VELCRO MAKES GOOD SCENTS

Many years ago I found that plastic worms that had caught several fish and had tears and tooth scratches held scent far better than new, out of the package worms. A brain storm led me to pre-scratching new worms with a tiny stainless steel brush. These scratched up worms were a heck of a lot more effective when scented than new worms. Evidently they smelled good to Bass a lot longer.

Much later, I found that I could add a piece of “Self adhesive” VELCRO to my Texas Rigging hooks and keep a strong scent trail going for a mighty long time. 

Unfortunately, even the stickiest scent gels, creams and pastes do not stick well to hard plastics but a simple, cheap and quick addition to hard baits allows scents to stick tightly and disperse for a long time. Stick a small strip of VELCRO behind the lip of your crank bait. Smear scent paste into the VELCRO and you have a scented hard plastic lure that emits scent for a long time. 

My saltwater fly-fishing clients score a lot easier with scented flies than without scent so I designed a fly that uses a small piece of “Self adhesive” VELCRO for its body. This is a super simple fly to tie. Tide water Largemouths key on Shrimp. Using Shrimp scent Smelly Jelly on these flies increases our catch by a great margin.

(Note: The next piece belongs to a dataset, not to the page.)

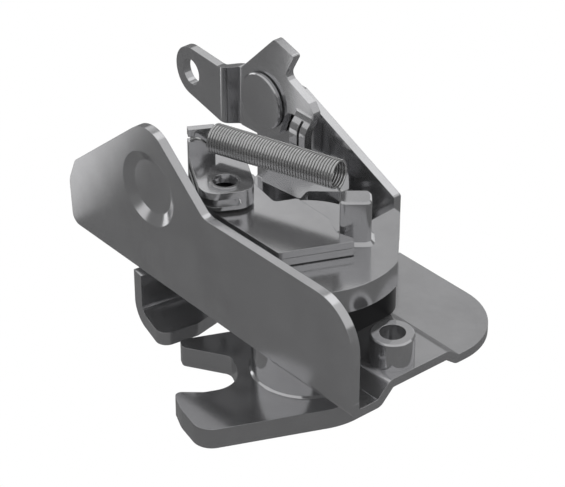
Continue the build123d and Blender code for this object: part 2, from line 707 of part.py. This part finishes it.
def leaf_eyelet():
    """Eyelet pressed in the leaf's hole, its rim on top."""
    x, y = LEAF_HOLE
    body = disc(x, y, LEAF_TOP_Z - STRAP, LEAF_TOP_Z, LEAF_HOLE_R)
    body += disc(x, y, LEAF_TOP_Z, LEAF_TOP_Z + EYELET_RIM, EYELET_R)
    return body - disc(x, y, LEAF_TOP_Z - STRAP - 1, LEAF_TOP_Z + 2, EYELET_BORE_R)


# Extension spring

def spring_frame():
    """Plane at the left end whose Z axis runs along the spring."""
    dx = SPRING_RIGHT[0] - SPRING_LEFT[0]
    dy = SPRING_RIGHT[1] - SPRING_LEFT[1]
    return Plane(origin=(*SPRING_LEFT, SPRING_Z), x_dir=(0, 0, 1), z_dir=(dx, dy, 0))


def spring_coils():
    """The tight coils as one ridged sleeve."""
    length = hypot(SPRING_RIGHT[0] - SPRING_LEFT[0], SPRING_RIGHT[1] - SPRING_LEFT[1])
    pitch = length / COILS
    points = [(COIL_BORE_R, 0)]
    for i in range(COILS):
        points += [(COIL_R - 0.3, i * pitch), (COIL_R, (i + 0.5) * pitch)]
    points += [(COIL_R - 0.3, length), (COIL_BORE_R, length)]
    upright = Plane.XZ * make_face(Polyline(*points, close=True))
    return spring_frame() * revolve(upright, Axis.Z)


def wire(points):
    """Round wire that follows a smooth line."""
    line = Spline(*points)
    start = Plane(origin=line @ 0, z_dir=line % 0)
    return sweep(start * Circle(WIRE_R), path=line)


def left_hook():
    """Hook from the first coil to the notch in the bracket's tab."""
    a0 = BRACKET_A[0]
    z = NOTCH_Z
    inside = LEG_BACK_P + 1.0
    notch_a = a0 + NOTCH_DEPTH - WIRE_R - 0.2
    return wire([
        (*strap_point(-54.6, -38.6), SPRING_Z), (*strap_point(inside - 0.2, -39.6), z + 1.0),
        (*strap_point(LEG_BACK_P, notch_a), z), (*strap_point(LEG_P, notch_a), z),
        (*strap_point(LEG_P - 0.7, notch_a + 0.7), z - 0.1),
        (*strap_point(LEG_P - 0.8, notch_a + 2.2), z - 0.4),
    ])


def right_hook():
    """Wire from the last coil into the groove behind the cam's post."""
    left, back = -POST_RADIAL / 2, POST_ACROSS / 2
    inset = NECK_DEPTH - WIRE_R - 0.13
    side = POST_RADIAL / 2 - inset
    return wire([
        (SPRING_RIGHT[0] - 0.3, SPRING_RIGHT[1] - 0.6, SPRING_Z - COIL_R + WIRE_R + 0.1),
        post_point(left - 0.2, back + 1.0, NECK_Z + 0.9), post_point(left + 1.2, back + 0.5, NECK_Z + 0.1),
        post_point(left + 3.0, back - inset, NECK_Z), post_point(side - 1.3, back - inset, NECK_Z),
        post_point(side - 0.4, back - inset - 0.4, NECK_Z), post_point(side, back - inset - 1.3, NECK_Z),
        post_point(side, back - inset - 2.0, NECK_Z),
    ])


def extension_spring():
    return [spring_coils() + left_hook() + right_hook()]


# Pawl and its pivot

def pawl_corners():
    """Lifted outline: nose, tooth, back, boss and tail."""
    x, y = polar(LUG_R + GAP, TOOTH_ANGLE)
    nose = [(-62.0, 10.4, 1.2), (-48.2, 12.1, 0.6), (-49.9, 16.1, 1.0)]
    tooth = [(x, y, 0.3), (x, y + TOOTH_FACE, 0.5)]
    back = [(-48.5, 29.5, 2.0), (-52.0, 31.6, 3.0)]
    boss = [(-62.9, 31.6, 4.8), (-62.9, TAIL_Y, 0.8)]
    tail = [(-74.0, TAIL_Y, 1.0), (-74.0, 20.0, 1.5), (-66.5, 18.6, 3.0)]
    return nose + tooth + back + boss + tail


def pawl():
    """Plate cut away below, so the lug passes under the lifted tooth's side."""
    body = prism(pawl_corners(), PAWL_Z, PAWL_TOP)
    body -= disc(ROTOR_X, ROTOR_Y, PAWL_Z - 1, CAM_Z + LUG_H + GAP, LUG_R + GAP)
    return body - disc(PAWL_X, PAWL_Y, PAWL_Z - 1, PAWL_TOP + 1, STUD_R + RUN)


def pawl_stud():
    """Stud riveted in the back level of the floor, grooved for its clip."""
    x, y = PAWL_X, PAWL_Y
    body = disc(x, y, BACK_Z, PAWL_TOP + GAP + CLIP_T + STUD_TOP, STUD_R)
    body = chamfer(body.edges().group_by(Axis.Z)[-1], 0.4)
    body += disc(x, y, BACK_Z - RIVET_HEAD, BACK_Z, STUD_R + 1.6)
    groove = disc(x, y, PAWL_TOP + SLIDE, PAWL_TOP + SLIDE + CLIP_T, STUD_R + 1)
    return body - (groove - disc(x, y, PAWL_TOP, PAWL_TOP + 2, STUD_R - 0.6))


def pawl_spacer():
    """Tube on the stud that sets the pawl's height."""
    x, y = PAWL_X, PAWL_Y
    body = disc(x, y, BACK_TOP, PAWL_Z - SLIDE, STUD_COLLAR_R)
    return body - disc(x, y, BACK_TOP - 1, PAWL_Z + 1, STUD_R)


def pawl_clip():
    """Snap ring in the stud's groove."""
    x, y = PAWL_X, PAWL_Y
    z = PAWL_TOP + SLIDE
    body = disc(x, y, z, z + CLIP_T, CLIP_R) - disc(x, y, z - 1, z + 2, STUD_R - 0.6)
    return body - block(x, x + CLIP_R + 1, y - 1.6, y + 1.6, z - 1, z + 2)


def pawl_spring():
    """Torsion spring round the spacer: one leg on the rear flange, one under the pawl."""
    low = BACK_TOP + 4
    pitch = 2 * TORSION_WIRE_R + 0.5
    coil = Helix(pitch, pitch * TORSION_TURNS, TORSION_R)
    start = Plane(origin=coil @ 0, z_dir=coil % 0)
    body = sweep(start * Circle(TORSION_WIRE_R), path=coil)
    leg = Plane(origin=(TORSION_R, 0, 0), z_dir=(0, 1, 0)) * Circle(TORSION_WIRE_R)
    body += extrude(leg, -9)
    top = pitch * TORSION_TURNS
    far = Plane(origin=(TORSION_R, 0, top), z_dir=(0, 1, 0)) * Circle(TORSION_WIRE_R)
    body += extrude(far, 7)
    return Pos(PAWL_X, PAWL_Y, low) * body


# Release lever

def lever_ear():
    """Left end of the lever: a step forward, then an ear with the rod's hole."""
    x, y = EAR_PATH[-1]
    dx, dy = turned(24, 0, EAR_TURN)
    path = [(*EAR_PATH[0], 0), (*EAR_PATH[1], 2.2), (*EAR_PATH[2], 2.2), (x + dx, y + dy, 0)]
    band = trace(edges_through(path, False), line_width=LEVER_T)
    body = extrude(Pos(0, 0, 10) * band, 30)
    end_x = EAR_HOLE_X - EAR_END_R
    high = EAR_HOLE_Z + EAR_END_R
    corners = [
        (-93.0, EAR_START[1], 0), (*EAR_START, 3.0), (end_x, EAR_CORNER_Z, EAR_END_R - 0.01),
        (end_x, high, EAR_END_R - 0.01), (-101.0, high, 3.0), (-96.0, 34.4, 3.0), (-93.0, 34.4, 0),
    ]
    body &= across_y(corners, 20, 40)
    return body - rod_y(EAR_HOLE_X, EAR_HOLE_Z, EAR_HOLE_R, 20, 40)


def lever_finger():
    """Finger that steps forward and wedges in behind the pawl's tail."""
    half = LEVER_T / 2
    back_mid, front_mid = LEVER_FRONT_Y + half, FINGER_Y + half
    low_bend = FINGER_TOP_Z - FINGER_STEP_Z
    path = [
        (back_mid, FINGER_TOP_Z + 3, 0), (back_mid, FINGER_TOP_Z, 5.0),
        (front_mid, low_bend, 4.0), (front_mid, FINGER_TIP_Z, 0),
    ]
    body = sheet_run(path, LEVER_T, *FINGER_X)
    depth, height = FINGER_BEVEL
    wedge = [
        (FINGER_Y - 1, FINGER_TIP_Z - 1, 0), (FINGER_Y + depth, FINGER_TIP_Z - 1, 0),
        (FINGER_Y + depth, FINGER_TIP_Z, 0), (FINGER_Y, FINGER_TIP_Z + height, 0),
        (FINGER_Y - 1, FINGER_TIP_Z + height, 0),
    ]
    plane = Plane(origin=(FINGER_X[0] - 1, 0, 0), x_dir=(0, 1, 0), z_dir=(1, 0, 0))
    body -= extrude(plane * profile(wedge), FINGER_X[1] - FINGER_X[0] + 2)
    return body - block(*FINGER_SLIT, FINGER_Y - 1, LEVER_FRONT_Y, FINGER_TIP_Z - 1, SLIT_TOP_Z)


def release_lever():
    """One bent plate: rivet boss, horn, ear for the pull rod and finger for the pawl."""
    body = across_y(LEVER_CORNERS, LEVER_FRONT_Y, LEVER_BACK_Y)
    body += lever_ear() + lever_finger()
    return body - rod_y(RIVET_X, RIVET_Z, RIVET_R + RUN, LEVER_FRONT_Y - 1, LEVER_BACK_Y + 1)


def lever_rivet():
    """Shouldered rivet, closed behind the rear flange."""
    shoulder_y = LEVER_FRONT_Y - SLIDE
    head_y = shoulder_y - RIVET_NECK_T
    body = rod_y(RIVET_X, RIVET_Z, RIVET_HEAD_R, head_y - RIVET_HEAD_T, head_y)
    body = chamfer(body.edges().group_by(Axis.Y)[0], 0.35)
    body += rod_y(RIVET_X, RIVET_Z, RIVET_NECK_R, head_y, shoulder_y)
    body += rod_y(RIVET_X, RIVET_Z, RIVET_R, shoulder_y, REAR_Y)
    return body + rod_y(RIVET_X, RIVET_Z, RIVET_R + 2, REAR_Y, REAR_Y + RIVET_HEAD)


def lever_washer():
    front = LEVER_BACK_Y + SLIDE
    body = rod_y(RIVET_X, RIVET_Z, WASHER_R, front, REAR_IN_Y)
    return body - rod_y(RIVET_X, RIVET_Z, RIVET_R, front - 1, REAR_IN_Y + 1)


NODES = [
    base_plate, fixing_standoff, guide_bracket, shaft_housing, housing_screws, shaft_bush,
    thrust_washer, claw, rotor_shaft, claw_washer, cam, bridge_lower, bridge_upper,
    bridge_columns, spring_bracket, foot_rivets, leaf_eyelet, extension_spring, pawl,
    pawl_stud, pawl_spacer, pawl_clip, pawl_spring, release_lever, lever_rivet, lever_washer,
]


def as_solids(made):
    """The separate solids of a node as one export shape."""
    pieces = made if isinstance(made, list) else [made]
    solids = [solid for piece in pieces for solid in piece.solids()]
    return solids[0] if len(solids) == 1 else Compound(children=solids)


def main():
    os.makedirs("parts", exist_ok=True)
    for node in NODES:
        export_step(as_solids(node()), "parts/" + node.__name__ + ".step")


main()
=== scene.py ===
import json
from math import cos, pi, radians, sin

import bpy
from mathutils import Matrix, Vector


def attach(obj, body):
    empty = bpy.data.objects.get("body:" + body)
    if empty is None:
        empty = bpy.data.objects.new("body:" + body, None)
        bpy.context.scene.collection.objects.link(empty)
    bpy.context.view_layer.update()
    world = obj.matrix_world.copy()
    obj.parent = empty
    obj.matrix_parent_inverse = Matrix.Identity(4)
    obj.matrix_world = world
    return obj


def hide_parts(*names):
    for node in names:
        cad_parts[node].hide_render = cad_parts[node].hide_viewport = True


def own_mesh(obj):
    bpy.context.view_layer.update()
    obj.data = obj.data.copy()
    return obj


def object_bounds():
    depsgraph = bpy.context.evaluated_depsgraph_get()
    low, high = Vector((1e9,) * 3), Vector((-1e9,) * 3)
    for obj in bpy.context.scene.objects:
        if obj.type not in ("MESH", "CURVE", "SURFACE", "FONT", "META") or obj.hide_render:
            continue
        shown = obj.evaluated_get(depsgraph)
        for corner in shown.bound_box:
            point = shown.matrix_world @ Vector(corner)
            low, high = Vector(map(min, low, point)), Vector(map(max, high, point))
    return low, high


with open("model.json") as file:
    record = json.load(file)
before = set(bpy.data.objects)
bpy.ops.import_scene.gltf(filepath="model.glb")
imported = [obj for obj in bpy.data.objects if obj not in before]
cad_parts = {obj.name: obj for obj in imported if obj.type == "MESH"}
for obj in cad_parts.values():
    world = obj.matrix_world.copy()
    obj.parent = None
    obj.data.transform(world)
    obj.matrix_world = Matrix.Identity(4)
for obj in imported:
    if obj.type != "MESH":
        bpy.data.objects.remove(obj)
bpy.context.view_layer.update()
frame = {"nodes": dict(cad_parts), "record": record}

MM = 0.001

# Photograph: size, focal length in pixels, viewing direction and one fixed point
PHOTO_WIDTH = 565.0
PHOTO_HEIGHT = 487.0
FOCAL_PX = 2200.0
SENSOR_MM = 36.0
VIEW_AZIMUTH = 49.0
VIEW_ELEVATION = 32.9
SCALE_PX_PER_MM = 4.12
ANCHOR_MM = (6.1, -19.0, -2.5)
ANCHOR_PX = (351.4, 416.4)
CLIP_START = 0.01

# Extension spring, in the sizes of the part's source, in millimetres
TURN_R = 3.65
WIRE_R = 0.45
TURN_WIRE_R = 0.37    # the wound turns, drawn a little thinner so the grooves read
COILS = 46
STEPS_PER_TURN = 28
SPRING_Z = 38.3
SPRING_LEFT = (-65.3, -2.8)
SPRING_RIGHT = (-29.7, 9.3)
NOTCH_Z = 37.1        # height of the left hook in the bracket's notch
STRAP_COS, STRAP_SIN = 0.866, 0.5    # direction of the bracket's strap
ROTOR_X, ROTOR_Y = -32.5, 0.5
POST_RADIUS = 12.2
POST_ANGLE = 49.0
NECK_Z = 33.0         # height of the right hook on the cam's post

# Bare metal
SHEET = (0.52, 0.52, 0.53)
TURNED = (0.54, 0.54, 0.55)
FORGED = (0.5, 0.5, 0.51)
SPRING = (0.49, 0.49, 0.49)
RIVET = (0.5, 0.5, 0.51)
# Painted shade: the shaft housing is near black, standing in for the deep shadow under the cam
HOUSING_PAINTED_SHADE = (0.015, 0.015, 0.016)
METAL = 0.85
TINT = 0.07           # share by which the clouds darken and lighten the colour
CLOUD_SCALE = 70.0
GRAIN_SCALE = 900.0
GRAIN_RELIEF = 0.01
GLOSS_SPREAD = 0.03
EDGE_MM = 0.2         # radius of the softly broken edges
FINE_EDGE_MM = 0.03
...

The secret, if it can be called a secret, to using VELCRO to hold scents is to use only the “Loop” portion of the VELCRO. While the “Hook” side of the VELCRO holds scent just fine, it also grabs every bit of slime and algae it comes into contact with.

The adhesive on “Self adhesive” VELCRO is advertised as “Water resistant” rather than water proof. I have found that, if it is applied to a clean, dry surface, it stays on extremely well. When attaching it to hooks, I cut the strip long enough to where I can glue the two ends of the VELCRO together, making an extremely tight bond. 

There are many colors of VELCRO available but I always use black or white. VELCRO can also be colored with an indelible laundry marker or custom colored with colored pens marked by fly shops. 

A small package of VELCRO costs less than $3. There is enough material in the smallest package to outfit dozens of lures.


----------



## specktackler57 (May 15, 2011)

Excellent info. I'm going to try it


----------



## snakeeater (Oct 25, 2016)

I'm a tyer myself, Capt. Any way you could post a short video showing how you do it? Thanks in advance...


----------



## captken (Feb 24, 2008)

*Video*

I sure wish I could. Unfortunately, I am technologically challenged. I have a camera that works fine. Great video quality and wonderful sound too. (Kodak)
I can get it to my computer but that is about as far as I can get.


----------



## captken (Feb 24, 2008)

*Here is a tip I had in SWS on the subject.*



My tip is #1


----------



## snakeeater (Oct 25, 2016)

OK, thanks.


----------